You can step over the script statement by statement and the debugger displays the values and call results in the debugger. This makes it as easy as it can get to understand what the script is doing and why (or why not).
Find the Scripts in Firefox
Open Firefox and open the project area you are interested in. Modify the URL like above with the ?debug=true statement. Navigate to the Work Item tab of the project area.
Open the application menu (three horizontal stripes on top of each other). Select More Tools and then select Web Developer Tools
The shortcut is also CTRL+Shift+I. You can control where the Web Developer Tools dock using the customization menu.
Dock the Web Developer Tools as you please. Then open the Debugger tab.

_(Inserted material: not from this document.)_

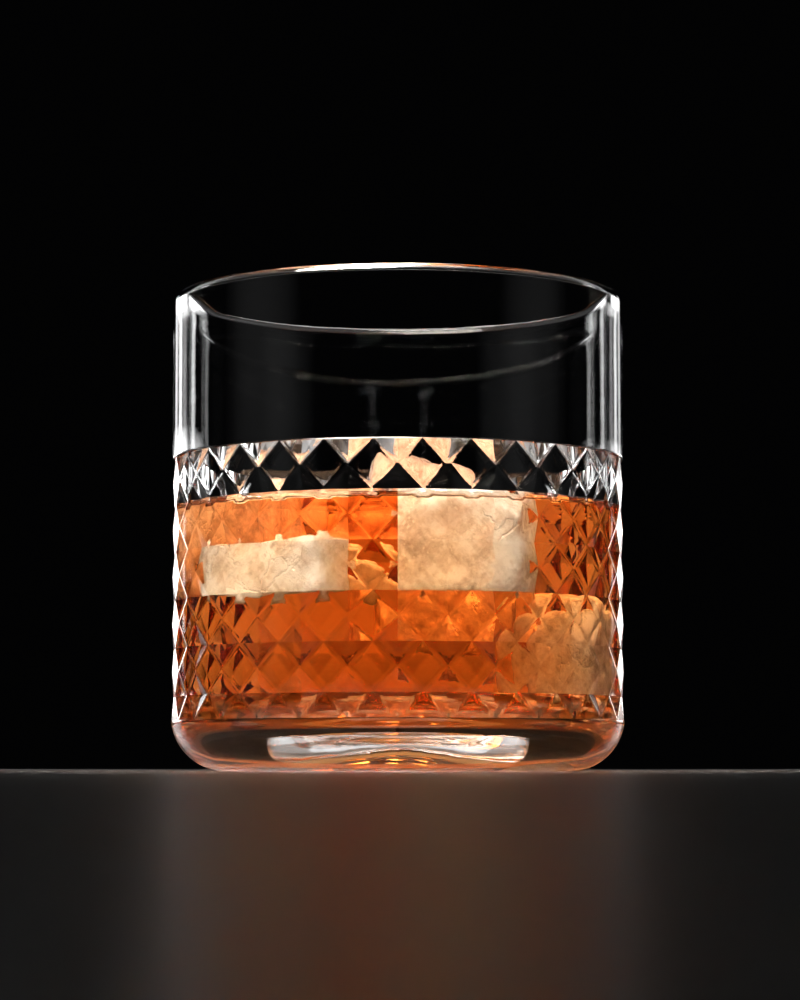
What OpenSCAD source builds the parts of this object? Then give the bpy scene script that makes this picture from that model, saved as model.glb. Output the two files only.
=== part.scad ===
// Whisky on the rocks: a diamond-cut tumbler with whisky and ice cubes in it.
// Millimetres, +Z up, origin on the table under the middle of the glass.

/* [Glass] */
// Outer diameter of the tumbler
glass_d = 86; // [78:1:104]
// Height of the tumbler, from the table to the lip
glass_h = 90.5; // [84:0.5:110]
// Thickness of the wall, with a lip that is fully rounded
wall = 3.2; // [2.8:0.1:4.5]
// Thickness of the bottom, from the table to the drink
base_t = 8; // [6:0.5:14]
// Radius of the outer corner round the foot
foot_r = 10.5; // [8:0.5:13]
// Radius of the inner corner round the bottom
well_r = 8; // [4:0.5:10]
// Diameter of the hollow under the foot
punt_d = 32; // [24:1:56]
// Depth of the hollow under the foot, on the axis
punt_depth = 2; // [1:0.25:4]

/* [Cut pattern] */
// Number of diamonds round the glass
cut_count = 30; // [24:1:36]
// Height of one diamond
cut_h = 9; // [7:0.25:11]
// Rows of diamonds, where the half row lies along the lower edge
cut_rows = 5.5; // [2.5:1:6.5]
// Height of the pattern's lower edge above the table
cut_z = 9.5; // [9:0.5:16]
// How far the corners of the flat diamonds stand back from the plain glass
cut_inset = 0.12; // [0.08:0.02:0.4]
// Depth of the pyramids that are cut in between the flat diamonds
cut_depth = 1.2; // [0.6:0.05:1.5]

/* [Drink] */
// Level of the whisky above the table
fill_z = 48.5; // [40:0.5:62]
// How far the whisky creeps up the wall
creep = 1; // [0.4:0.1:2]

/* [Ice] */
// Width of an ice cube
ice_w = 22; // [16:0.5:24]
// Height of an ice cube
ice_h = 20; // [14:0.5:24]
// Radius of an ice cube's melted edges
ice_r = 2.4; // [1.5:0.1:4]
// How far the right ice cube stands out of the whisky
right_out = 3; // [1:0.5:8]
// How far the left ice cube stands out of the whisky
left_out = 6.5; // [1:0.5:10]
// How far the rear ice cube stands out of the whisky, at its tilted top
rear_out = 15; // [4:0.5:18]
// Least gap between an ice cube's corner and the wall of the glass
ice_gap = 1.5; // [0.5:0.5:4]
// Least gap between the ice cubes
ice_space = 0.2; // [0:0.1:1]

/* [Hidden] */

past = 1;                         // how far a cutter runs past what it cuts
outer_r = glass_d / 2;
inner_r = outer_r - wall;
lip_r = wall / 2;
punt_r = (pow(punt_d / 2, 2) + pow(punt_depth, 2)) / (2 * punt_depth);

corner_r = outer_r - cut_inset;   // radius of the flat diamonds' side corners
half_a = 180 / cut_count;         // angle of half a diamond
flat_r = corner_r * cos(half_a);  // distance of the flat diamonds from the axis
apex_r = corner_r - cut_depth;    // radius of the points of the cut pyramids
cols = 2 * cut_count;             // half diamonds round the glass
levels = 2 * cut_rows;            // half diamonds up the pattern
sleeve_r = outer_r + 2;           // outside of the cutter that leaves the pattern

// The cubes stand in a ring. ice_need is the angle that each one needs there when it
// faces the axis, and what is left over is the play that lets them turn and lean.
ice_core = ice_w / 2 - ice_r;
ice_ring = inner_r - ice_gap - (ice_core * sqrt(2) + ice_r);
ice_edge = [ice_ring - ice_core, ice_core];   // middle of a cube's rounded inner edge
ice_need = 2 * (atan2(ice_edge[1], ice_edge[0])
                + asin((ice_r + ice_space / 2) / norm(ice_edge)));
ice_play = pow(max(0, 120 - ice_need), 2) / 45; // degrees, much less where it is tight
side_left = 165;                  // directions from the axis, in degrees from +X
side_right = side_left + 120 + 0.275 * ice_play;
side_rear = side_left - 120 + 0.825 * ice_play;
turn_left = side_left - 0.6 * ice_play;
turn_right = side_right - 0.6 * ice_play;
turn_rear = side_rear + 0.3 * ice_play;
lean_rear = 0.26 * ice_play;
rear_half = (ice_h * cos(lean_rear) + ice_w * sin(lean_rear)) / 2;
rear_wide = (ice_w * cos(lean_rear) + ice_h * sin(lean_rear)) / 2;
rear_ring = inner_r - ice_gap - norm([ice_core, rear_wide - ice_r]) - ice_r;

// Half sections, turned round the axis.
module well_outline(top) {
    translate([0, base_t + well_r]) square([inner_r, top - base_t - well_r]);
    translate([0, base_t]) square([inner_r - well_r, well_r + past]);
    intersection() {
        translate([inner_r - well_r, base_t + well_r]) circle(r = well_r, $fn = 90);
        translate([0, base_t]) square([inner_r, well_r + past]);
    }
}

module glass_outline() {
    difference() {
        union() {
            translate([0, foot_r]) square([outer_r, glass_h - foot_r - lip_r]);
            square([outer_r - foot_r, foot_r + past]);
            intersection() {
                translate([outer_r - foot_r, foot_r]) circle(r = foot_r, $fn = 90);
                square([outer_r, foot_r + past]);
            }
        }
        well_outline(glass_h);
        translate([0, punt_depth - punt_r]) circle(r = punt_r, $fn = 180);
    }
    intersection() {
        translate([outer_r - lip_r, glass_h - lip_r]) circle(r = lip_r, $fn = 60);
        translate([inner_r, glass_h - lip_r]) square([wall, lip_r]);
    }
}

// Half columns i run round the glass and half rows j run up it. Where i + j is
// odd, four pieces meet. Elsewhere a flat diamond or a cut pyramid has its middle:
// pyramids where i is even, flat diamonds where i is odd.
function cut_point(i, j) =
    let (pyramid = i % 2 == 0 && j % 2 == levels % 2,
         r = pyramid ? apex_r : i % 2 == 0 ? corner_r : flat_r,
         a = i * half_a - 90)
    [r * cos(a), r * sin(a), cut_z + j * cut_h / 2];

function cut_id(i, j) = (i % cols) * (levels + 1) + j;

function outer_id(i, j) = cols * (levels + 1) + (i % cols) * 2 + j;

// Each cell between half columns and half rows is split along the line that
// bounds a pyramid, so the flat diamonds come out flat.
function cell_faces(i, j) =
    let (a = cut_id(i, j), b = cut_id(i + 1, j), c = cut_id(i + 1, j + 1),
         d = cut_id(i, j + 1))
    (i + j + levels) % 2 == 0 ? [[a, b, d], [b, c, d]] : [[a, b, c], [a, c, d]];

// The sleeve is what is ground away round the outside: a ring whose inner side
// is the pattern and whose outer side stands clear of the glass.
module cut_sleeve() {
    points = concat(
        [for (i = [0:cols - 1], j = [0:levels]) cut_point(i, j)],
        [for (i = [0:cols - 1], j = [0:1])
            [sleeve_r * cos(i * half_a - 90), sleeve_r * sin(i * half_a - 90),
             cut_z + j * levels * cut_h / 2]]);
    inside = [for (i = [0:cols - 1], j = [0:levels - 1]) each cell_faces(i, j)];
    outside = [for (i = [0:cols - 1])
        [outer_id(i, 0), outer_id(i, 1), outer_id(i + 1, 1), outer_id(i + 1, 0)]];
    bottom = [for (i = [0:cols - 1])
        [cut_id(i, 0), outer_id(i, 0), outer_id(i + 1, 0), cut_id(i + 1, 0)]];
    top = [for (i = [0:cols - 1])
        [cut_id(i, levels), cut_id(i + 1, levels), outer_id(i + 1, 1), outer_id(i, 1)]];
    polyhedron(points = points, faces = concat(inside, outside, bottom, top), convexity = 8);
}

module glass() {
    color([0.85, 0.9, 0.92, 0.35])
    difference() {
        rotate_extrude($fn = 180) glass_outline();
        cut_sleeve();
    }
}

module whisky_outline() {
    well_outline(fill_z);
    translate([inner_r - creep, fill_z - past]) difference() {
        square([creep, creep + past]);
        translate([0, creep + past]) circle(r = creep, $fn = 60);
    }
}

module whisky() {
    color([0.72, 0.3, 0.04, 0.8])
    difference() {
        rotate_extrude($fn = 180) whisky_outline();
        ice_right_shape();
        ice_left_shape();
        ice_rear_shape();
    }
}

module rounded_bar(a, b, length) {
    linear_extrude(height = length, center = true) {
        square([a - 2 * ice_r, b], center = true);
        square([a, b - 2 * ice_r], center = true);
        for (x = [-1, 1], y = [-1, 1])
            translate([x * (a / 2 - ice_r), y * (b / 2 - ice_r)]) circle(r = ice_r, $fn = 48);
    }
}

// A melted cube is the shape that three rounded bars along X, Y and Z share.
module ice_cube() {
    intersection() {
        rounded_bar(ice_w, ice_w, ice_h);
        rotate([90, 0, 0]) rounded_bar(ice_w, ice_h, ice_w);
        rotate([90, 0, 90]) rounded_bar(ice_w, ice_h, ice_w);
    }
}

module flat_ice(side, turn, out) {
    translate([ice_ring * cos(side), ice_ring * sin(side), fill_z + out - ice_h / 2])
        rotate([0, 0, turn]) ice_cube();
}

module ice_right_shape() {
    flat_ice(side_right, turn_right, right_out);
}

module ice_left_shape() {
    flat_ice(side_left, turn_left, left_out);
}

module ice_rear_shape() {
    translate([rear_ring * cos(side_rear), rear_ring * sin(side_rear),
               fill_z + rear_out - rear_half])
        rotate([lean_rear, 0, turn_rear]) ice_cube();
}

module ice_right() {
    color([0.95, 0.9, 0.85, 0.7]) ice_right_shape();
}

module ice_left() {
    color([0.95, 0.9, 0.85, 0.7]) ice_left_shape();
}

module ice_rear() {
    color([0.95, 0.9, 0.85, 0.7]) ice_rear_shape();
}

glass();
whisky();
ice_right();
ice_left();
ice_rear();
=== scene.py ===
import bpy
import math
import numpy as np
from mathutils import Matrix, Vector


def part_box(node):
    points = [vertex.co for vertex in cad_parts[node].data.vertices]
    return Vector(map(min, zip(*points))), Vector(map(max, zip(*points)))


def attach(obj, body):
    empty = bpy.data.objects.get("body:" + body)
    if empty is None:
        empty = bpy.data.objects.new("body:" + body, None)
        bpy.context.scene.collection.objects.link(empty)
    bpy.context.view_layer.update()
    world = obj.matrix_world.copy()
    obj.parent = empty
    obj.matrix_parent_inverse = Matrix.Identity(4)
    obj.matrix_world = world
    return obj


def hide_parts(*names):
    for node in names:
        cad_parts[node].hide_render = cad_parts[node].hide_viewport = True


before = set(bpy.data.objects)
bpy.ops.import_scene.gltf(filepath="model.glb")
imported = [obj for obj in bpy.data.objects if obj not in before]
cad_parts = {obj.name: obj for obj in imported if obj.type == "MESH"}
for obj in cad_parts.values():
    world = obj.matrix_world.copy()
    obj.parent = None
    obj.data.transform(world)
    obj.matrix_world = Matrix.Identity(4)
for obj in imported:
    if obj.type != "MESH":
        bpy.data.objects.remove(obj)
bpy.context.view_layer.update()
print("frame loaded:", sorted(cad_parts))

glassLow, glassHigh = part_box("glass")
drinkLow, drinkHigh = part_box("whisky")
outerRadius = max(glassHigh[0], -glassLow[0])
innerRadius = max(drinkHigh[0], -drinkLow[0])
lipHeight = glassHigh[2]
floorHeight = drinkLow[2]


# shapes that several pieces share; lengths are in metres unless a line says otherwise

def makeMesh(name, points, faces):
    # points is n by 3; faces is a list of arrays, each with as many columns as its faces have corners
    corners = np.concatenate([part.reshape(-1) for part in faces])
    sizes = np.concatenate([np.full(len(part), part.shape[1]) for part in faces])
    starts = np.concatenate([[0], np.cumsum(sizes)[:-1]])
    mesh = bpy.data.meshes.new(name)
    mesh.vertices.add(len(points))
    mesh.vertices.foreach_set("co", np.asarray(points, np.float32).reshape(-1))
    mesh.loops.add(len(corners))
    mesh.loops.foreach_set("vertex_index", corners.astype(np.int32))
    mesh.polygons.add(len(starts))
    mesh.polygons.foreach_set("loop_start", starts.astype(np.int32))
    mesh.update(calc_edges=True)
    mesh.shade_smooth()
    return mesh


def addPiece(name, mesh, material):
    piece = bpy.data.objects.new(name, mesh)
    bpy.context.scene.collection.objects.link(piece)
    mesh.materials.clear()
    mesh.materials.append(material)
    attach(piece, "root")
    return piece


def arc(centreR, centreZ, radius, start, end, steps):
    # part of a circle in the half section, in degrees, 0 outwards and 90 upwards
    angle = np.radians(np.linspace(start, end, steps + 1))
    return np.stack([centreR + radius * np.cos(angle), centreZ + radius * np.sin(angle)], 1)


def run(start, end, steps):
    # steps + 1 points along a straight line in the half section
    share = np.linspace(0, 1, steps + 1)[:, None]
    return np.array(start) * (1 - share) + np.array(end) * share


def turned(outline, directions):
    # a half section turned round the axis: its radius along each direction, at its own height
    ring = outline[:, None, :1] * directions[None]
    height = np.broadcast_to(outline[:, 1][:, None, None], ring.shape[:2] + (1,))
    return np.concatenate([ring, height], -1)


def turnFaces(rows, columns, lean=None):
    # faces of rows of points that each run once round the axis: quads, or triangles
    # where lean picks the diagonal
    row, column = np.meshgrid(np.arange(rows - 1), np.arange(columns), indexing="ij")
    after = (column + 1) % columns
    a, b = row * columns + column, row * columns + after
    c, d = (row + 1) * columns + after, (row + 1) * columns + column
    if lean is None:
        return np.stack([a, b, c, d], -1).reshape(-1, 4)
    rising = np.stack([np.stack([a, b, c], -1), np.stack([a, c, d], -1)], -2)
    falling = np.stack([np.stack([a, b, d], -1), np.stack([b, c, d], -1)], -2)
    return np.where(lean[:, :, None, None], rising, falling).reshape(-1, 3)


def capFaces(first, columns, pole, upwards):
    # a fan that closes a row on its pole
    here = first + np.arange(columns)
    after = first + (np.arange(columns) + 1) % columns
    pair = (here, after) if upwards else (after, here)
    return np.stack([pair[0], pair[1], np.full(columns, pole)], 1)


def waves(points, length, count, seed):
    # smooth noise of about 1 either way: sines of about that wavelength in random
    # directions, added up and divided by the square root of their number
    dice = np.random.default_rng(seed)
    directions = dice.normal(size=(count, 3))
    directions *= (2 * math.pi / length) / np.linalg.norm(directions, axis=1, keepdims=True)
    directions *= dice.uniform(0.7, 1.4, (count, 1))
    phases = dice.uniform(0, 2 * math.pi, count)
    return np.sin(points @ directions.T + phases).sum(1) / math.sqrt(count)


# tumbler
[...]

Unfold the nodes MainThread/<publicURIroot>/ccm/web/projects. Where <publicURIroot> is the same public URI root that we know and love.
Click at the script you are interested in to open it in the debugger. Place breakpoints as desired. This works exactly like it does in Chrome.
Create a new work item or open one with scripts you want to debug and use the Web Developer tools similar to the Chrome developer tools.
You might run into issued if you try this. E.g. the projects folder does not contain any scripts. This can be the result of various reasons. Here what I have run into.
Did you enable Attchment Scripts in the Advanced Properties of the CCM server?
Check by using a default filled in example script. Maybe your script is too corrupted/wrong to be loaded. You might want to consider to check the log file if there are load issues.
If you just changed the scripts and still see the old version, make sure to force a reload e.g. Using STRG+F5 or otherwise reloading the page to pick up the new process.
I am at a loss, why I have not published this so far. Better late than never, this is going to be my URL for questions in the future.
I hope this helps users out there to smooth their development for attribute customization scripts.